#### [What the task requires]
From the records below, transcribe only the lines running from the one with "Write part 3" through the one with "return s - share". Keep both of those end lines.

#### [Recorded data]
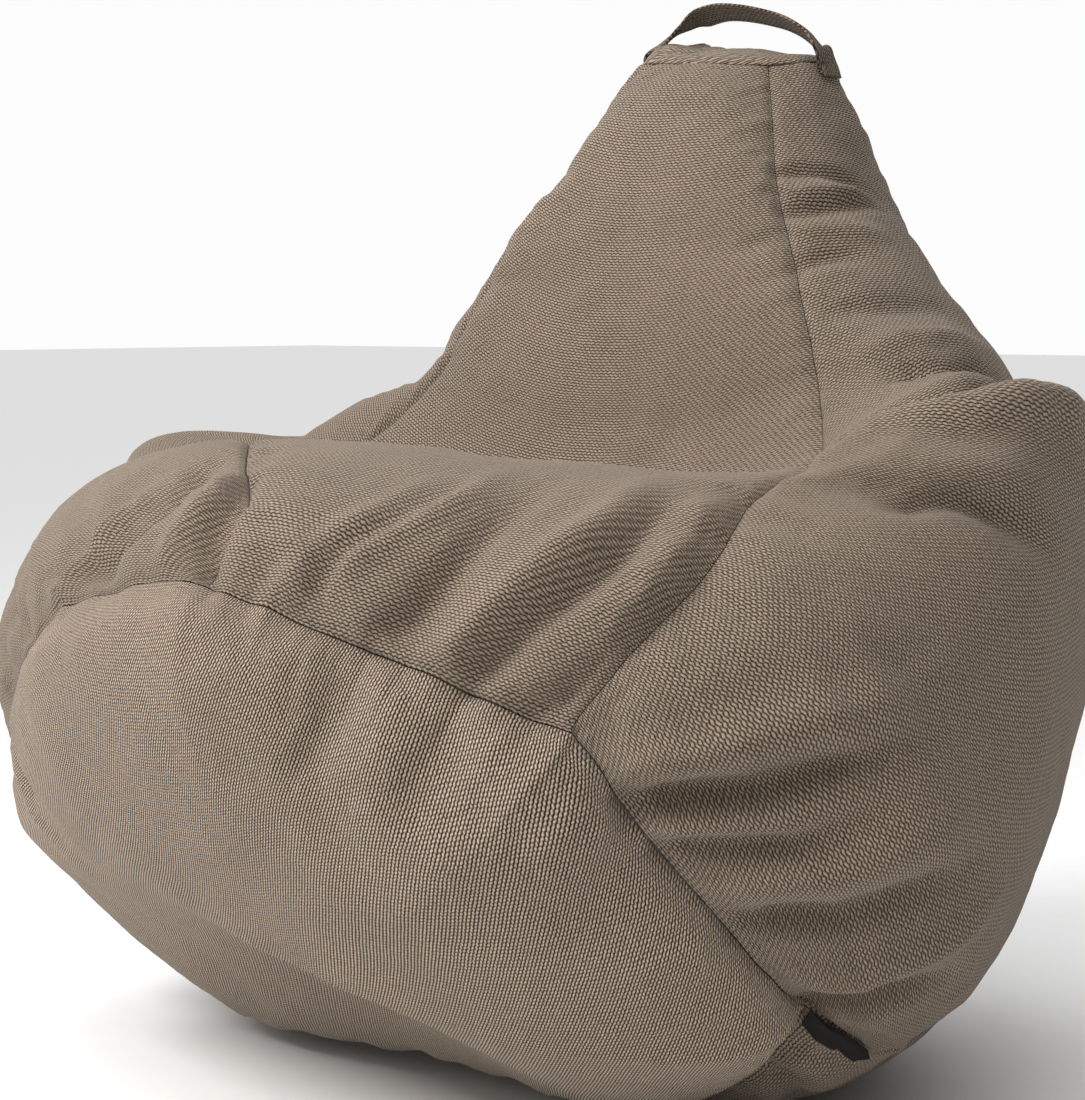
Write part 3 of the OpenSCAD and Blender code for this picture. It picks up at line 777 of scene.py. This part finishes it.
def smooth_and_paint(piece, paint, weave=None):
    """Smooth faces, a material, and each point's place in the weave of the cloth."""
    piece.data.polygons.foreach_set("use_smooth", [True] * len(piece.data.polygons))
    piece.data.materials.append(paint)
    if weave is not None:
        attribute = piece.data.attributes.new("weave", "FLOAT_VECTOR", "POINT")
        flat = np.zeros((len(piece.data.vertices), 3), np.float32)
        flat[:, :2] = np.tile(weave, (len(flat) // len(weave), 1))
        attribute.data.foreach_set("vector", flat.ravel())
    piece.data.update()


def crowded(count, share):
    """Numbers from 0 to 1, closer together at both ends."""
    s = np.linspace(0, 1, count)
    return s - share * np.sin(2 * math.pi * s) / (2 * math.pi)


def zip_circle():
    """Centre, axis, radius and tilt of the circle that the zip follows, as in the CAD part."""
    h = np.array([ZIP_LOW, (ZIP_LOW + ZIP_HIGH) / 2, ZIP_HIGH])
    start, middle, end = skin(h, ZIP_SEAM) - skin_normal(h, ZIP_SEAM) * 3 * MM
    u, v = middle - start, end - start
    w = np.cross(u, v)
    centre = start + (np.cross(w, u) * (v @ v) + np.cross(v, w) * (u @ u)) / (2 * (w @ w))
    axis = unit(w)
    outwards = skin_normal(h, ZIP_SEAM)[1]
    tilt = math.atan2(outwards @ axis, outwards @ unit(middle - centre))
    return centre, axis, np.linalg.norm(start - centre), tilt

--

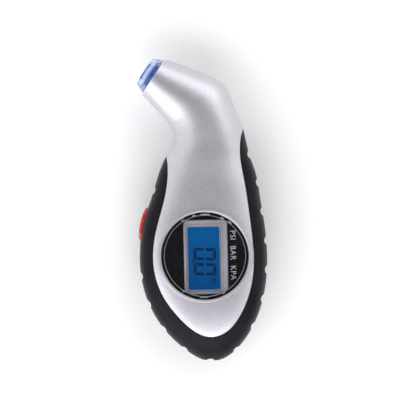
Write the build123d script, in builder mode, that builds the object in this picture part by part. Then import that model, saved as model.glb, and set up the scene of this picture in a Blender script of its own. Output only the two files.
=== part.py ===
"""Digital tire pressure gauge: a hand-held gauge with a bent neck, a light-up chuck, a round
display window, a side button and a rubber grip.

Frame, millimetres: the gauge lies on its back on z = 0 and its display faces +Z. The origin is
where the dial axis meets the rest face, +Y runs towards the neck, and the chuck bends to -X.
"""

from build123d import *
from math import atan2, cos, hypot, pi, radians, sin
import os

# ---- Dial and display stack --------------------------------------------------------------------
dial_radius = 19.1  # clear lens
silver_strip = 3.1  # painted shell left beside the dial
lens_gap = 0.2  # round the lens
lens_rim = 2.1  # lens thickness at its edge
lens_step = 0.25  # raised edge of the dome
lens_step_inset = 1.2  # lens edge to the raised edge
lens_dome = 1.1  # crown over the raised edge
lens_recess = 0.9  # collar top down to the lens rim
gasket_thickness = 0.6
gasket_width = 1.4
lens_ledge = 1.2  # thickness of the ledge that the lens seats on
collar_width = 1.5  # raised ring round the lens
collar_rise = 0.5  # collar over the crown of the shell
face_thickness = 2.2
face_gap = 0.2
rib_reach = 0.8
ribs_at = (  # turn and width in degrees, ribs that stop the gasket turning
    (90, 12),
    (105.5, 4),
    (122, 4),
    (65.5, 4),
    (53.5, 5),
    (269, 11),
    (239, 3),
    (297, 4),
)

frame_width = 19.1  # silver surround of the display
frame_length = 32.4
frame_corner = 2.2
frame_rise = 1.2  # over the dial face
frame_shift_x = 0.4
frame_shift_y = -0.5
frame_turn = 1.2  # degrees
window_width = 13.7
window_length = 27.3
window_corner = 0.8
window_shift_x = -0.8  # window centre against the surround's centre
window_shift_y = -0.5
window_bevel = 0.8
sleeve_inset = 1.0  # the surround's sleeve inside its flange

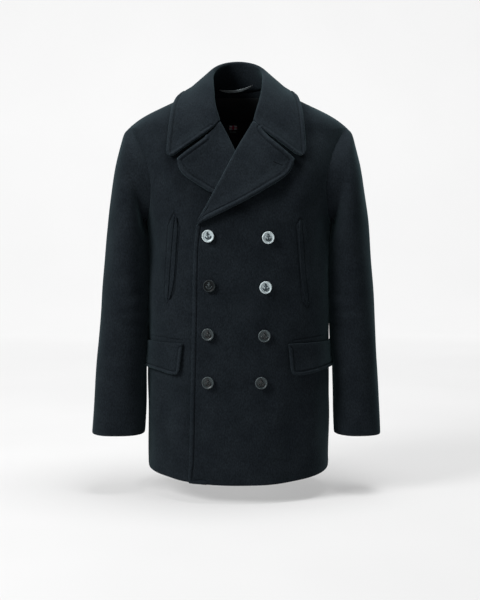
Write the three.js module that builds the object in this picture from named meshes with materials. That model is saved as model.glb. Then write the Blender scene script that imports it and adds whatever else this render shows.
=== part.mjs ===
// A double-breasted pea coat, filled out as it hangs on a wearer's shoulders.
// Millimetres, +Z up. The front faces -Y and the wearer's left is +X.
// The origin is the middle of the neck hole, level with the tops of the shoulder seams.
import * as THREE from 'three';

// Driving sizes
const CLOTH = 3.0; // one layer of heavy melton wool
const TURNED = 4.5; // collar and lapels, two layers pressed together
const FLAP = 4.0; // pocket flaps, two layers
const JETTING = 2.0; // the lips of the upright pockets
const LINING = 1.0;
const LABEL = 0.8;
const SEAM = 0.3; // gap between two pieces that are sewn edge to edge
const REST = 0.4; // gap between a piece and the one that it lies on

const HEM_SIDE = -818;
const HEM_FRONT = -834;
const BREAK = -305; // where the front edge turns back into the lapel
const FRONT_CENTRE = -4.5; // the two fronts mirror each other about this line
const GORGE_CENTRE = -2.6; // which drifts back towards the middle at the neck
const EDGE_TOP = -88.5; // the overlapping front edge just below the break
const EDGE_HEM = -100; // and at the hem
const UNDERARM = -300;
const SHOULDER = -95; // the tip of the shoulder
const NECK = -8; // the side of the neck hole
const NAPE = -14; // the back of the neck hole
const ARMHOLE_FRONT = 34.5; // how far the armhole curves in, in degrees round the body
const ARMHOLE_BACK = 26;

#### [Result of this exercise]
Write part 3 of the OpenSCAD and Blender code for this picture. It picks up at line 777 of scene.py. This part finishes it.
def smooth_and_paint(piece, paint, weave=None):
    """Smooth faces, a material, and each point's place in the weave of the cloth."""
    piece.data.polygons.foreach_set("use_smooth", [True] * len(piece.data.polygons))
    piece.data.materials.append(paint)
    if weave is not None:
        attribute = piece.data.attributes.new("weave", "FLOAT_VECTOR", "POINT")
        flat = np.zeros((len(piece.data.vertices), 3), np.float32)
        flat[:, :2] = np.tile(weave, (len(flat) // len(weave), 1))
        attribute.data.foreach_set("vector", flat.ravel())
    piece.data.update()


def crowded(count, share):
    """Numbers from 0 to 1, closer together at both ends."""
    s = np.linspace(0, 1, count)
    return s - share * np.sin(2 * math.pi * s) / (2 * math.pi)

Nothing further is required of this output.